There are a few board game designers that I pay a lot of attention to. Stefan Feld, Vlaada Chvatil and Martin Wallace are likely the three top designers on that list. Martin Wallace has a great range of designs, some of which I enjoy, others which I avoid, but there’s no doubt that his design of Brass, which looks at the Industrial Revolution in Great Britain, is one of his very best designs. I was able to play it on Thursday evening with Sarah and Jon, as Jon had a week’s rest from the Blood Bowl tournament that has been running all summer.
Colours for this game were mostly based on our individual preferences: I prefer Green, Sarah prefers Red, and we get first choice.

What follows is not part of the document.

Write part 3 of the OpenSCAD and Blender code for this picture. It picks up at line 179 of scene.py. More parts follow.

Jon was left with Purple.
Brass is a game about building industries and finding markets for them; upon the markets being found your income increases and you score points for the industries if they survive to the end of the age. There are five types of industry: Coal Mines and Steel Mills provide the resources needed to build other industries, Cotton Mills and Ports undertake a mutual relationship (the Cotton is shipped out at the port), and Shipyards are self-sufficient – everyone needs ships – but are quite expensive and difficult to build. Jon very quickly proved himself interested in building Shipyards, but he married this with building three early Cotton Mills and shipping their goods off all off one card play, giving himself a very good burst of income. Sarah and I were building Coal Mines and Steel Mills, though Sarah had more Coal than Steel on the table, as her cards weren’t good for the building of Steel Mills.
Of course, we also needed a canal network to link this all together. Sarah and I built the bulk of it; my contribution come pretty early from my base in Manchester, with Sarah taking the northern route and linking Wigan to Yorkshire and back to Rochdale.

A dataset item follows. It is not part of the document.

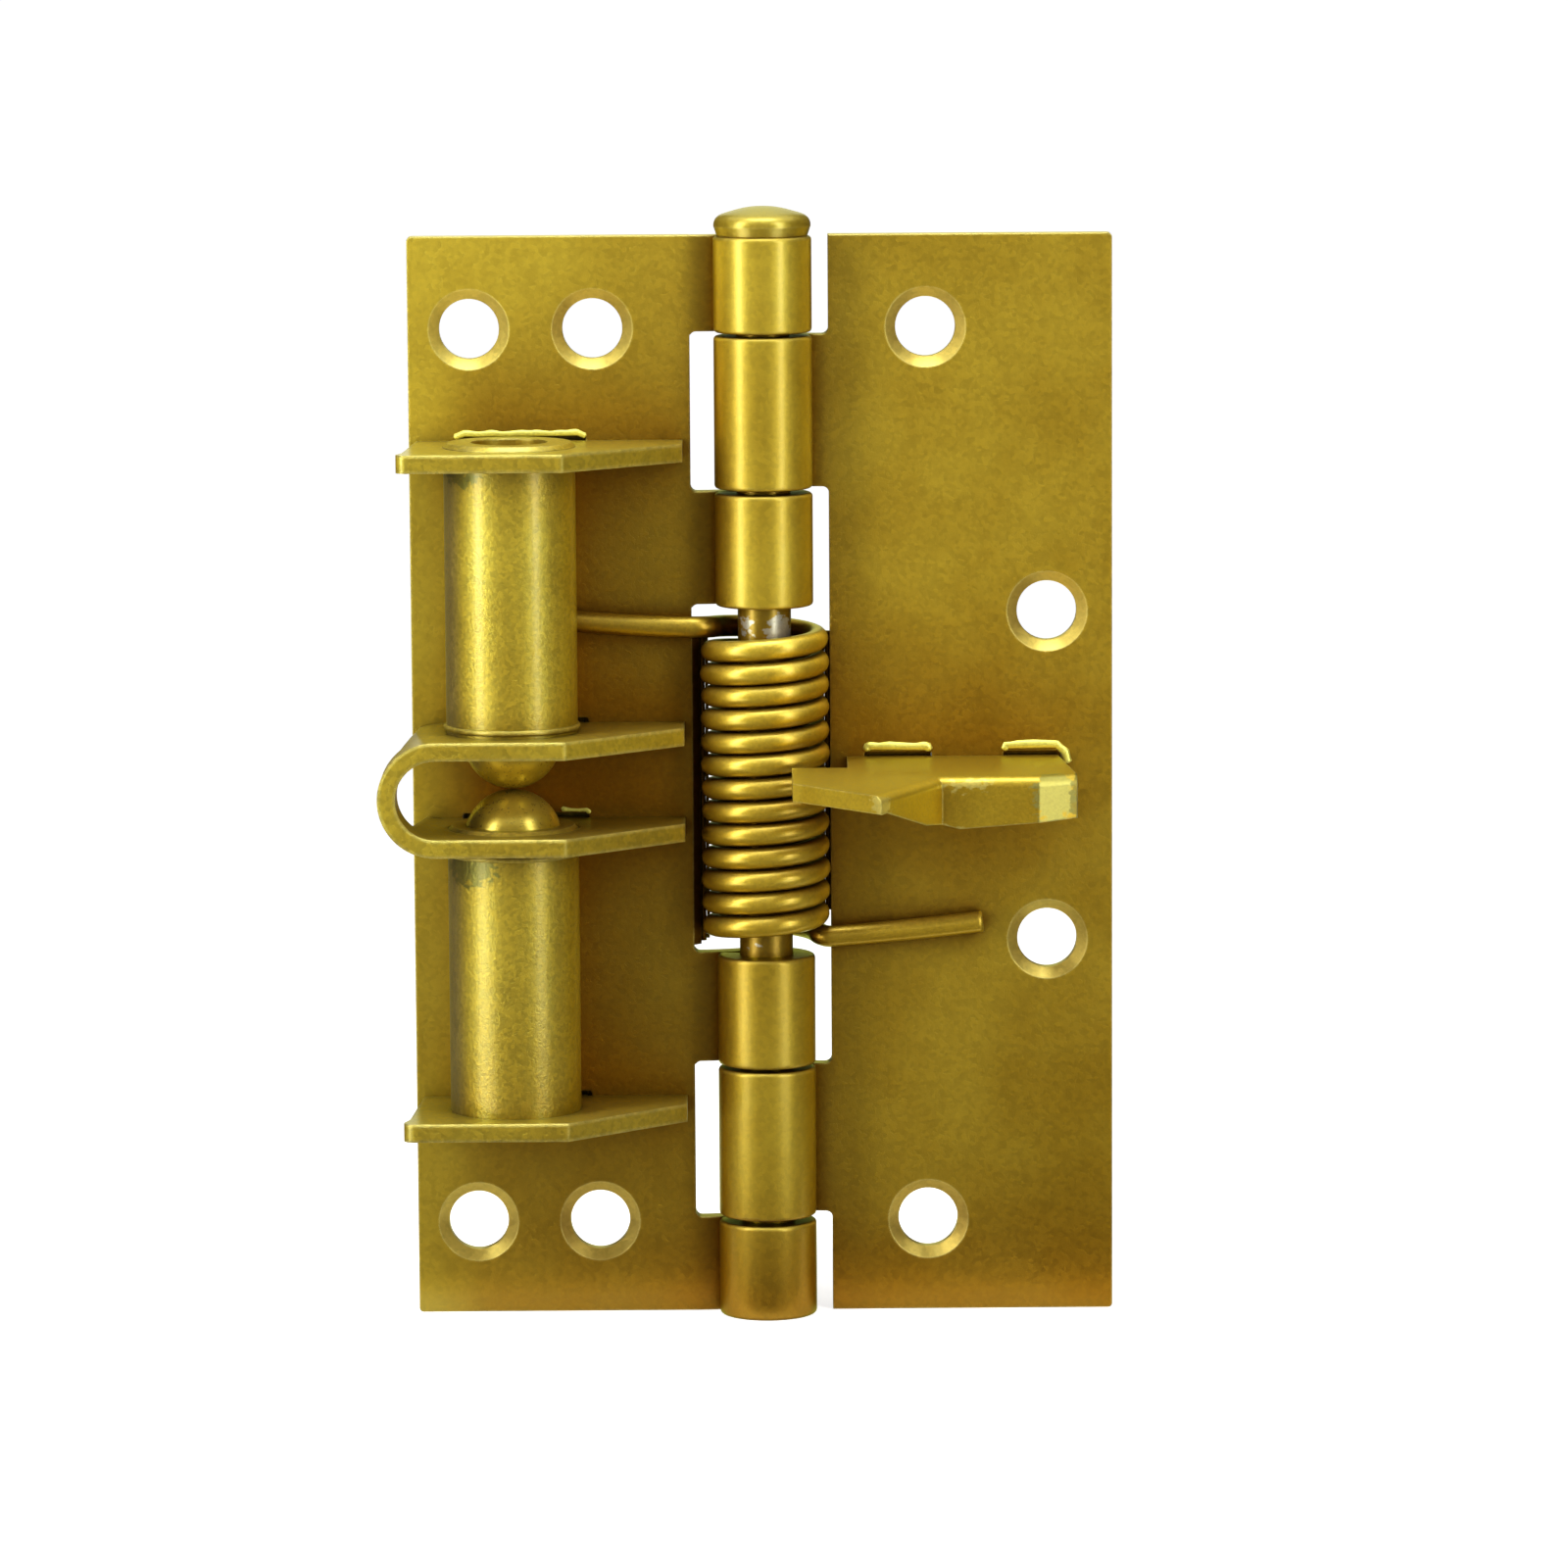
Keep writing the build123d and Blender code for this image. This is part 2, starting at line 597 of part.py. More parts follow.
SUB_PARTS = {
    "left_leaf": left_leaf,
    "right_leaf": right_leaf,
    "hinge_pin": hinge_pin,
    "torsion_spring": torsion_spring,
    "top_end_plate": lambda: end_plate(end_plate_z()),
    "bottom_end_plate": lambda: end_plate(mirrored(end_plate_z())),
    "u_bracket": u_bracket,
    "upper_tube": lambda: catch_tube(True),
    "lower_tube": lambda: catch_tube(False),
    "upper_ball": lambda: catch_ball(True),
    "lower_ball": lambda: catch_ball(False),
    "upper_catch_spring": lambda: catch_spring(True),
    "lower_catch_spring": lambda: catch_spring(False),
    "upper_tube_plug": lambda: tube_plug(True),
    "lower_tube_plug": lambda: tube_plug(False),
    "catch_tongue": catch_tongue,
}

os.makedirs("parts", exist_ok=True)
for name, build in SUB_PARTS.items():
    piece = build().moved(TO_MOUNT_ORIGIN)
    export_step(piece, f"parts/{name}.step")
    print(name, round(piece.volume, 1), "mm3")
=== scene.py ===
# %% [markdown]
# # Gold-painted spring hinge
#
# A self-closing door hinge with a coil round its pin and a ball catch that holds it open. The
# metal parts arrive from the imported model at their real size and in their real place. This
# lesson winds the three wire springs again in finer detail, adds the marks that the presses
# left, gives every part its paint, and lights the hinge on a plain white ground.

# %% Load the hinge
import json
import math

import bmesh
import bpy
from mathutils import Matrix, Vector, noise

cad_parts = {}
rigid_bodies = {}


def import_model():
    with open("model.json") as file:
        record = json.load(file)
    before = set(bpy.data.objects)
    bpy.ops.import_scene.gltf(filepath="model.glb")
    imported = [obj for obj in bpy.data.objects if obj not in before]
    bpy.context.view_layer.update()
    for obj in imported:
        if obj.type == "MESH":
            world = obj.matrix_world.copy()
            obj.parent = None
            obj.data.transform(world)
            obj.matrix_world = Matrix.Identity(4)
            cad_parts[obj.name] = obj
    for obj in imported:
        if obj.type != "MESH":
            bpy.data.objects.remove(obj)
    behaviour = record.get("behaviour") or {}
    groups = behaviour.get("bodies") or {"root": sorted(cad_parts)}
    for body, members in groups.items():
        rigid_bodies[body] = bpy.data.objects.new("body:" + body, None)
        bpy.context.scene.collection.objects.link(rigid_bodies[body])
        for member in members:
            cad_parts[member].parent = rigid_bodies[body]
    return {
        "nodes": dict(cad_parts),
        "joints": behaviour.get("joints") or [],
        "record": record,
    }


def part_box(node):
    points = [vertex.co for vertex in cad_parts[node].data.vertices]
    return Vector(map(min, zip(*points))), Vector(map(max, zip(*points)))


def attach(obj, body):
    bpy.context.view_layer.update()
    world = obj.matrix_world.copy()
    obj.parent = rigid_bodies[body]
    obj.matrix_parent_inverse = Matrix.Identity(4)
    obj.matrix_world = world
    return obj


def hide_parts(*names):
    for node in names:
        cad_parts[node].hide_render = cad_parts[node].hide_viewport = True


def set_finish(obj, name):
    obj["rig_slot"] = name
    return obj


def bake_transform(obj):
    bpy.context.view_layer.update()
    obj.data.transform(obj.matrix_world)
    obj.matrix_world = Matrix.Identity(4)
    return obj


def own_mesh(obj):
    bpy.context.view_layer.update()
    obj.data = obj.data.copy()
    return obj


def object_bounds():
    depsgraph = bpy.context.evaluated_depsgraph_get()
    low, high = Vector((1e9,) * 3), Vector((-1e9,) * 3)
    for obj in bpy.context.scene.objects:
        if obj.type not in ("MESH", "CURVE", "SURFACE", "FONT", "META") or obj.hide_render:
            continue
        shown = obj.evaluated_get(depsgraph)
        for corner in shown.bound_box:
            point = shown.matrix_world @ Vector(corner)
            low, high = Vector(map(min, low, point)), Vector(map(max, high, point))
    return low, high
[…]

It should be mentioned that I’m not very interested in reading strategies about how to play Brass (or many of my games) better; I enjoy discovering the different strategies to the games myself.
Most of the Iron on the board disappeared very quickly to us developing our technologies – Jon, in particular, wanted his Shipyards, and he needed to develop to do that. As I was lacking in some key links – and because I wanted all my industries to survive until the next age – I built over my Level 1 Coal and Steel sources, and so was able to maintain a respectable presence as the Canal Age ended and the Rail Age started. I also had quite a bit of coal available on the board. The scoring for the end of the Canal Age found Sarah in front, with good industries and excellent links – Jon had even better industries, but few links, and so suffered a bit in the scoring. However, Jon also had a great income.
Canal Age End: Sarah 41 (income £9), Jon 37 (income £14), Merric 30 (income £8)
And so the Canal Age ended, and the Canals vanished, along with the Tech Level 1 industries…
Although I was coming last, my income was about to increase significantly, and that it did for the rest of the game, overtaking Jon’s half-way through the Rail Age and remaining there for the remainder of the game. Unfortunately, my play wasn’t increasing with it: I built some early rail links, but did not continue building the network, and found myself somewhat cut off and lacking in points as the age ended. Meanwhile, Jon had learnt his lesson from the Canal Age and didn’t let his links languish.
Even with our incomes becoming quite high, the cost of building made it difficult to do everything we wanted. Jon built some more early mills, and flipped them by going to the Cotton Demand track, drawing two “0” reduction tiles and a “-1” to gain a lot of income thereby; a loan reduced his income back to slightly more sane levels. However, he was also able to build both of the Level 2 Shipyards, and we dreaded the end-of-age scoring and how many points he was due.
Sarah found that Jon and I were very good at blocking her moves. (She was also blocking some of ours, but we weren’t about to let her know that!) Sarah and I continued to provide the board with coal and iron; indeed, by the end of the game, neither of us could play another coal mine – they were all on the table! Jon, meanwhile, had built steel mills but no coal mines at all, which meant that we had to pay extra for coal as the game ended, with all of us finding ourselves just short of the money we needed (generally about £1 short) of the best final moves! It’s frustrating to be so close!
I made a particularly bad blunder in the last few turns of building a port before I built the cotton mill that would use it; it was flipped by the time my mill was complete, and the attempt at selling cotton on the Foreign Exchange failed horribly – the market was flooded, and so I was left with the only unflipped industry on the board. Sarah and Jon spent their last turn building rail links, which is what I should have done instead of trying to sell cotton nobody wanted!
The game was now over, and all that remained was the scores.
Final Scores: Jon 174 (income £22), Sarah 157 (income £18), Merric 147 (income £25)
Jon was a well-deserved winner of the game, having dominated for much of it, and playing the game much more effectively than I did! It still felt like a tight game, but we needed to do much better to avoid Jon’s runaway early income, which allowed him to play a much more effective industry strategy than Sarah or I could.
I might not be the best player of Brass, but it remains one of my favourite games, and one I don’t play enough of!